A former Arsenal captain, the Spaniard, who was 37 then, had served a three-year apprenticeship as Pep Guardiola’s assistant at City. Guardiola and the players Arteta had worked with, including Raheem Sterling, gave him rave reviews; he also spoke of playing a proactive style of football, in line with Arsenal’s traditions. “We are the biggest football club in England, and we have to play a little bit with that arrogance, that belief,” Arteta told Sky Sports after his first win, against Manchester United. But Arteta had never managed a club before, leave alone one of Arsenal’s size. The decision to charge an inexperienced manager with the momentous task of overhauling the side, returning it to its former status, represented a significant risk for Arsenal.

After a little over two years of Arteta’s reign, where does the ‘project’ stand? The manager, answering this question in December, said it had been an “incredible journey”, as he reflected on the second anniversary of his appointment. “Now it is a new phase where we start to rebuild the team,” he said. “I think now [the feeling] is excitement. Excitement to keep driving this project forward, to keep working with this really young squad, but ready to compete, to get better and take the club back to where it belongs.”
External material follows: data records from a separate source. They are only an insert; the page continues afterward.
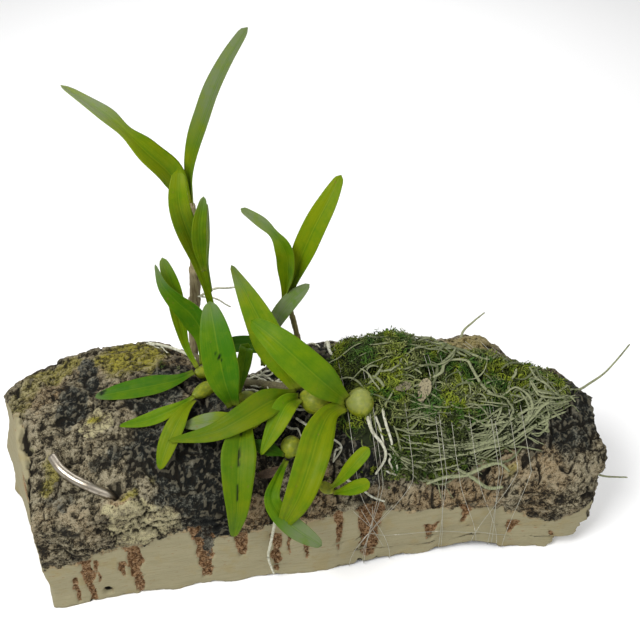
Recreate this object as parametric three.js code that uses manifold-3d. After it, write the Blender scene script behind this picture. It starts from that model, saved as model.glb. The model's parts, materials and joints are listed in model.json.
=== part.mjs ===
// Epidendrum polybulbon growing on a slab of cork bark, with its moss pad, tie line and hook.
// Millimetres, +Z up. The origin is under the middle of the slab, on the face it rests on.
// X runs along the slab, the smooth cut face looks to -Y and the bark is on top.
import * as THREE from 'three';
import { mergeVertices } from 'three/addons/utils/BufferGeometryUtils.js';
import Module from 'manifold-3d';

const wasm = await Module();
wasm.setup();

// driving sizes
const clearance = 0.32;
const slabCells = [36, 11, 5];
const crestAt = 0.6;
const leafThickness = 0.95;
const edgeThickness = 0.7;
const wireRadius = 1.45;
const wireHoleRadius = 2.2;
const lineRadius = 0.32;
const recessDepth = 1.4;
const mossCentre = [50, 0];
const mossHeight = 8.5;

// height of the bark's lower lip above the cut face, along x
const lipLine = [
  [-97, 43], [-79, 45], [-71, 42], [-62, 44], [-55, 48], [-46, 44], [-37, 38], [-29, 40], [-22, 30], [-3, 31],
  [8, 35], [16, 37], [27, 30], [35, 29], [43, 23], [52, 25], [62, 29], [84, 30], [99, 31],
];
// height of the crest and of the back edge
const crestLine = [
  [-97, 50], [-84, 55], [-60, 60], [-40, 61], [-15, 57], [10, 57], [40, 58], [65, 57], [80, 54], [90, 51],
  [99, 46],
];
const backHeight = [
  [-104, 42], [-97, 46], [-84, 48], [-66, 52], [-47, 53], [-30, 50], [-14, 48], [5, 48], [40, 48], [55, 46], [60, 45.5],
  [65, 48], [70, 45], [80, 42.5], [90, 42.5], [99, 40],
];
// plan outline, front and back
const frontLine = [
  [-97, -31], [-85, -31.5], [-60, -30.5], [-37, -29.8], [3, -30.6], [30, -29], [49, -28.3], [70, -31],
  [85, -33.5], [99, -31],
];
const backLine = [
  [-106, 20], [-97, 25], [-90, 28], [-84, 30], [-66, 34], [-47, 35], [-35, 31], [-24, 25], [-14, 19], [-5, 24],
  [5, 29], [40, 29], [65, 28], [70, 24], [75, 18], [80, 13.5], [90, 12.5], [94, 8], [99, 3],
];
const mossOutline = [
  [13, 18], [10, 2], [11, -13], [26, -24], [43, -24], [62, -23], [78, -17], [90, -10], [85, -5.5], [77, 0],
  [68, 6.5], [56, 11], [44, 17], [30, 22],
];

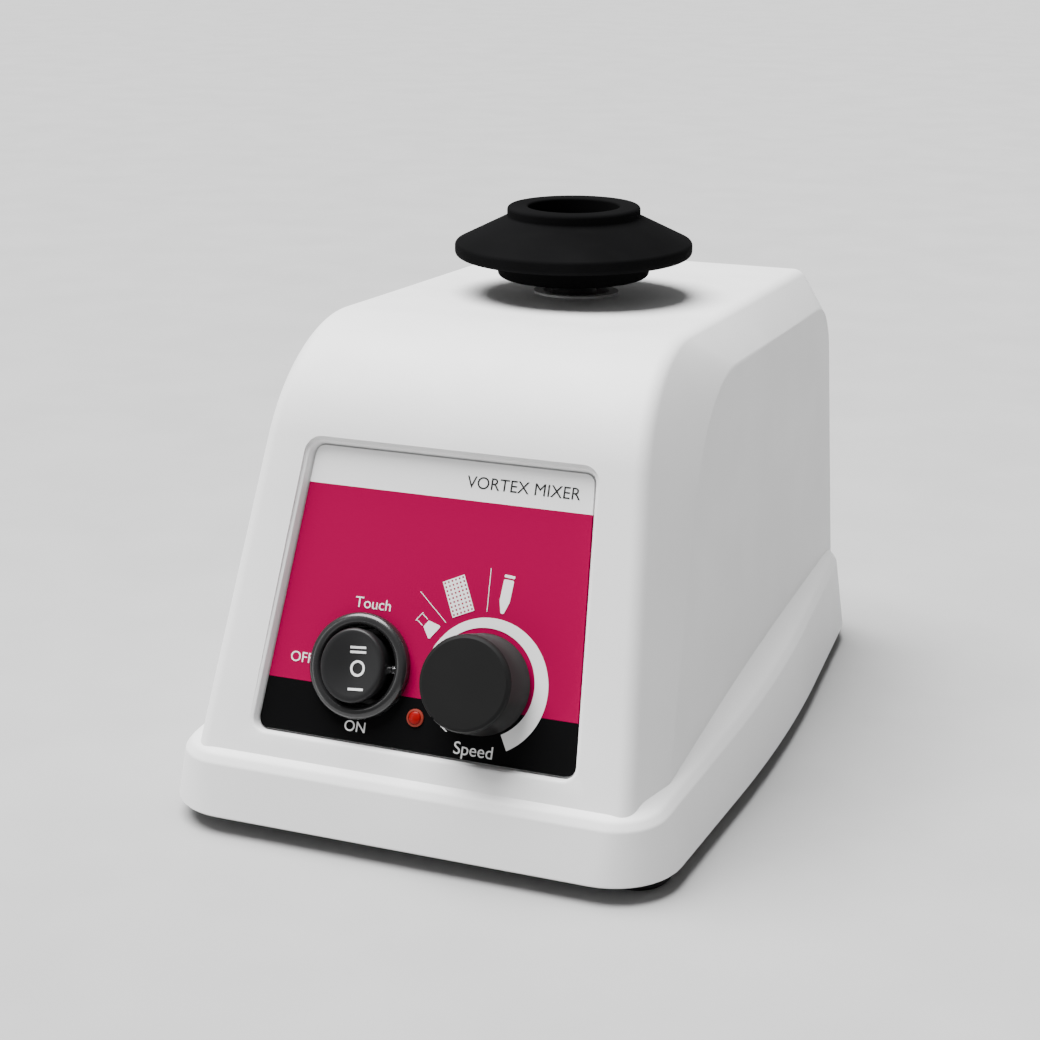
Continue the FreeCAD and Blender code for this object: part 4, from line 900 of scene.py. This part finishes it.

In terms of results, there have been some high points but also several low ones. Arteta has won the FA Cup and picked up a Community Shield, but he has also presided over some dire runs of form. Just four months after winning the FA Cup in August 2020, Arsenal was 15th, with only one win in its previous 10 league games, putting Arteta’s position under intense scrutiny. A part of English football’s top flight since 1919, Arsenal found itself in uncharted territory, facing a relegation battle. It eventually finished eighth, but the start to the 2021-22 season was worse. Calls for Arteta to be sacked were widespread after an embarrassing 5-0 thrashing at Manchester City in August 2021, one of three straight defeats in the month, Arsenal’s worst start to a season since 1954.

There have also been questions about Arteta’s man-management. Two of the club’s biggest stars, Mesut Ozil and Pierre-Emerick Aubameyang, left because of a strained relationship with Arteta. Centre-back William Saliba, one of Europe’s brightest young talents, was asked to play with the under-23 side and then sent out on loan to Marseille, where he has excelled. Critics of Arteta cite an ‘inflexibility’ when dealing with big personalities and the middling league results to make the case that Arsenal has gone nowhere under the Spaniard.

But other observers point out that an overhaul needs a certain ruthlessness. And that Arsenal has become smarter in the transfer market, phasing out older talent, clearing out several peripheral players, cutting the wage bill, and only looking to buy young players with a decided upside at a price it deems appropriate. They also cite the development of Bukayo Saka, Gabriel Martinelli, Emile Smith Rowe, Kieran Tierney and Gabriel Magalhaes as evidence of Arteta’s ability to improve young talent once he is convinced of their commitment to the cause.

Sports-writer Jonathan Liew made the point in the Guardian that the club hierarchy needs to continue to back Arteta because you can’t stop an overhaul midway. “Whether in transfer strategy, team selections or the decision to freeze out senior players like Mesut Ozil and Pierre-Emerick Aubameyang, Arsenal have consistently taken the long-term view … given Arteta’s inexperience and the rage of the fanbase, cutting him loose was probably the easiest thing to do,” Liew wrote.

“Instead Arsenal have not simply backed their man, but backed his vision… The transfers of Ben White and Aaron Ramsdale in the summer were both pushed over the line despite their premium fees, in large part on Arteta’s insistence… Results can be deceptive. You don’t always get what you deserve. The league table lies all the time. These are not always the easiest things to say in football, and yet the story of Arteta’s time at Arsenal suggests that it is the only real way of building something that lasts. At the very least, you feel the least he deserves right now is a little patience.”

What’s more, the results have picked up this season, as has the quality of football, after the calamitous start. When Arsenal has managed to get its best XI fit and on the pitch, it has looked a top-four side. After a 2-0 win over West Ham in December, Arteta’s team was in the top four at that stage of a season for the first time in two-and-a-half years. “It was a statement result. The performance, attitude and commitment is exactly what we are about,” Arteta said.

The run-in to the end of the season is an important period not just for 2021-22 but also the future. If Arsenal does not finish in the Champions League positions, its task of attracting high-end talent will prove even more challenging. It will also have its work cut out to keep its own young stars from pursuing their ambitions elsewhere if it can’t promise European football.

The club did not sign a striker, a midfielder or a back-up right-back to Takehiro Tomiyasu in the January window despite being light in those areas, something that could cost it. “We are very clear we only want the best people and the best players,” said Arteta, addressing the transfer business and looking ahead. “When we are in a rush and the reasons to get a player are not the right ones we don’t do it. The most important thing is that we’re all on the same page, focused with the right belief and go game by game to get the level of performance we need to win as much as possible.”